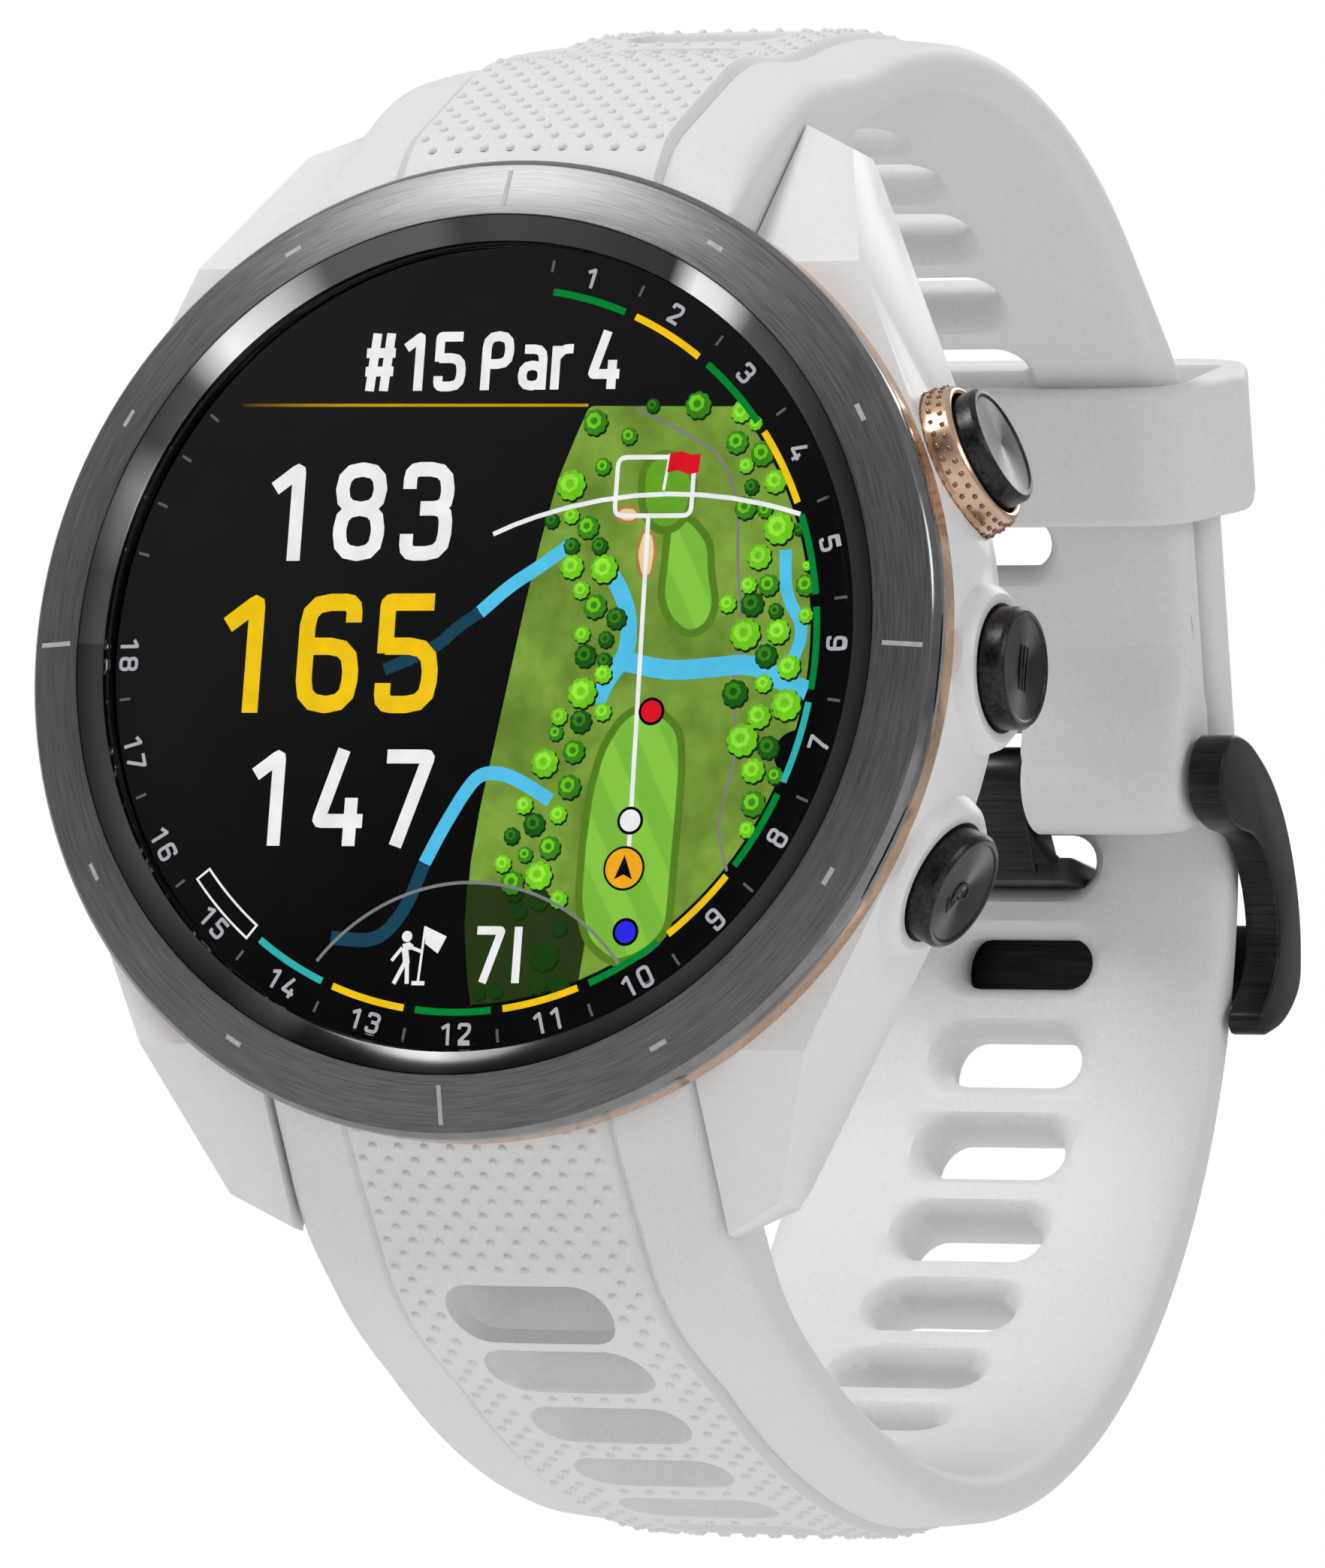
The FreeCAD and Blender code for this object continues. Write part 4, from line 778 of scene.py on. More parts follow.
def stripedFinish(name, first, second, pitch):
    # mown stripes that lean to the right
    finish, tree, shader = newFinish(name)
    wave = addNode(tree, "TexWave", Scale=pitch, Distortion=0.6, Detail=1.0)
    mapping = tree.nodes.new("ShaderNodeMapping")
    mapping.inputs["Rotation"].default_value = (0, math.radians(28), 0)
    tree.links.new(objectPlace(tree), mapping.inputs["Vector"])
    tree.links.new(mapping.outputs["Vector"], wave.inputs["Vector"])
    feed(tree, shader, Base_Color=screenBase["Base_Color"], Emission_Strength=1.0,
         Emission_Color=twoTones(tree, wave.outputs["Fac"], first, second, 0.42, 0.58))
    return finish


screenTones = {
    "white": (236, 236, 238), "numberGrey": (168, 170, 176), "dashGrey": (92, 92, 102),
    "yellow": (238, 193, 25), "green": (0, 128, 52),
    "teal": (50, 170, 170), "hollow": (5, 6, 7),
    "outline": (84, 124, 38), "puttingGreen": (98, 160, 42), "river": (82, 188, 228),
    "riverDim": (28, 66, 84), "sand": (230, 205, 150), "sandRim": (160, 128, 70),
    "treeEdge": (18, 46, 14), "treeDark": (30, 88, 26), "treeMid": (58, 128, 32),
    "treeLight": (108, 196, 34), "treeTop": (142, 222, 62), "path": (126, 121, 124),
    "red": (215, 22, 38), "blue": (44, 44, 230), "disc": (238, 168, 32),
    "night": (8, 12, 6), "treeNight": (28, 62, 20), "groundNight": (42, 56, 24),
    "circleGrey": (120, 124, 122),
}
for name, color in screenTones.items():
    finishes["screen_" + name] = screenFinish("screen_" + name, tone(*color),
                                              spread=0.16 if "tree" in name else 0.07)
finishes["screen_ground"] = screenFinish("screen_ground", tone(113, 146, 57), spread=0.28,
                                         scale=420.0)
finishes["screen_line"] = screenFinish("screen_line", tone(196, 150, 22), fade=(-12.2, -7.0))
finishes["screen_fairway"] = stripedFinish("screen_fairway", tone(112, 178, 48),
                                           tone(126, 192, 56), 150.0)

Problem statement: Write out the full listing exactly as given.

Solution below:
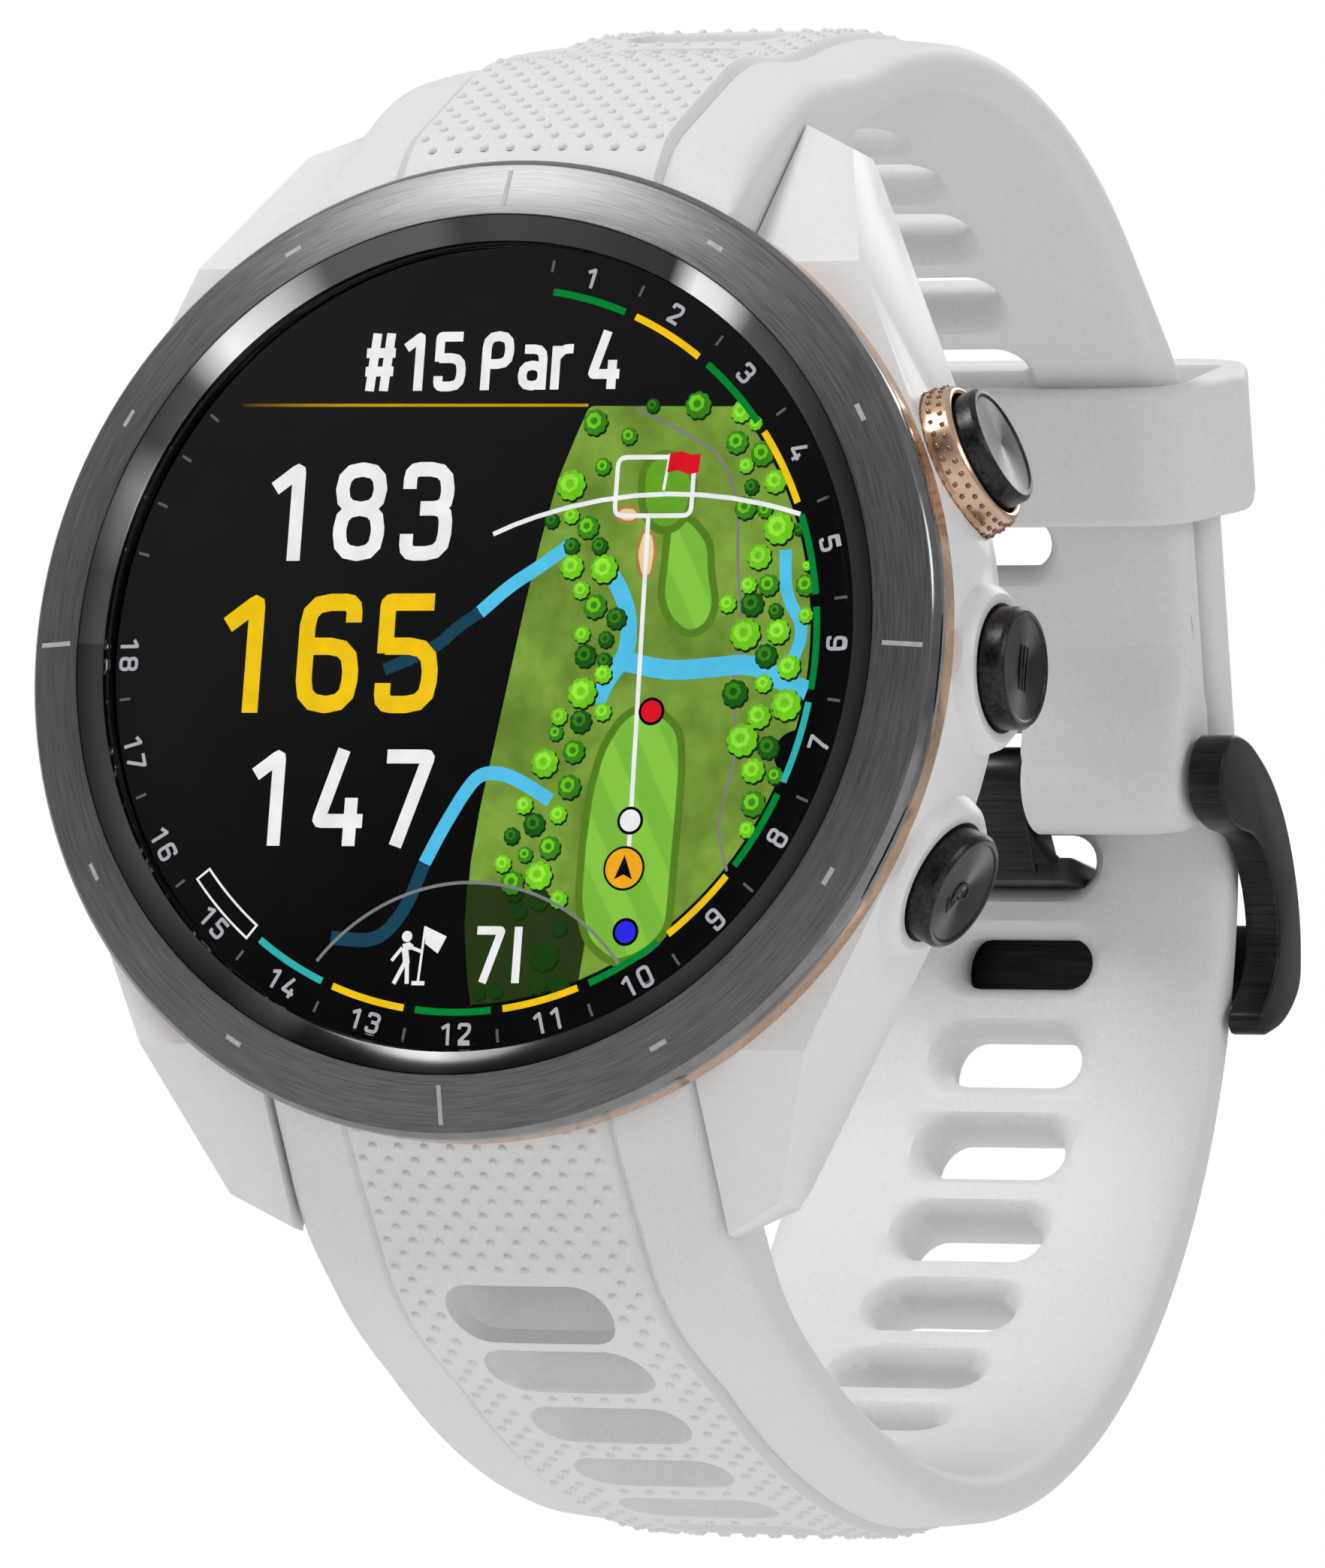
The FreeCAD and Blender code for this object continues. Write part 4, from line 778 of scene.py on. More parts follow.
def stripedFinish(name, first, second, pitch):
    # mown stripes that lean to the right
    finish, tree, shader = newFinish(name)
    wave = addNode(tree, "TexWave", Scale=pitch, Distortion=0.6, Detail=1.0)
    mapping = tree.nodes.new("ShaderNodeMapping")
    mapping.inputs["Rotation"].default_value = (0, math.radians(28), 0)
    tree.links.new(objectPlace(tree), mapping.inputs["Vector"])
    tree.links.new(mapping.outputs["Vector"], wave.inputs["Vector"])
    feed(tree, shader, Base_Color=screenBase["Base_Color"], Emission_Strength=1.0,
         Emission_Color=twoTones(tree, wave.outputs["Fac"], first, second, 0.42, 0.58))
    return finish


screenTones = {
    "white": (236, 236, 238), "numberGrey": (168, 170, 176), "dashGrey": (92, 92, 102),
    "yellow": (238, 193, 25), "green": (0, 128, 52),
    "teal": (50, 170, 170), "hollow": (5, 6, 7),
    "outline": (84, 124, 38), "puttingGreen": (98, 160, 42), "river": (82, 188, 228),
    "riverDim": (28, 66, 84), "sand": (230, 205, 150), "sandRim": (160, 128, 70),
    "treeEdge": (18, 46, 14), "treeDark": (30, 88, 26), "treeMid": (58, 128, 32),
    "treeLight": (108, 196, 34), "treeTop": (142, 222, 62), "path": (126, 121, 124),
    "red": (215, 22, 38), "blue": (44, 44, 230), "disc": (238, 168, 32),
    "night": (8, 12, 6), "treeNight": (28, 62, 20), "groundNight": (42, 56, 24),
    "circleGrey": (120, 124, 122),
}
for name, color in screenTones.items():
    finishes["screen_" + name] = screenFinish("screen_" + name, tone(*color),
                                              spread=0.16 if "tree" in name else 0.07)
finishes["screen_ground"] = screenFinish("screen_ground", tone(113, 146, 57), spread=0.28,
                                         scale=420.0)
finishes["screen_line"] = screenFinish("screen_line", tone(196, 150, 22), fade=(-12.2, -7.0))
finishes["screen_fairway"] = stripedFinish("screen_fairway", tone(112, 178, 48),
                                           tone(126, 192, 56), 150.0)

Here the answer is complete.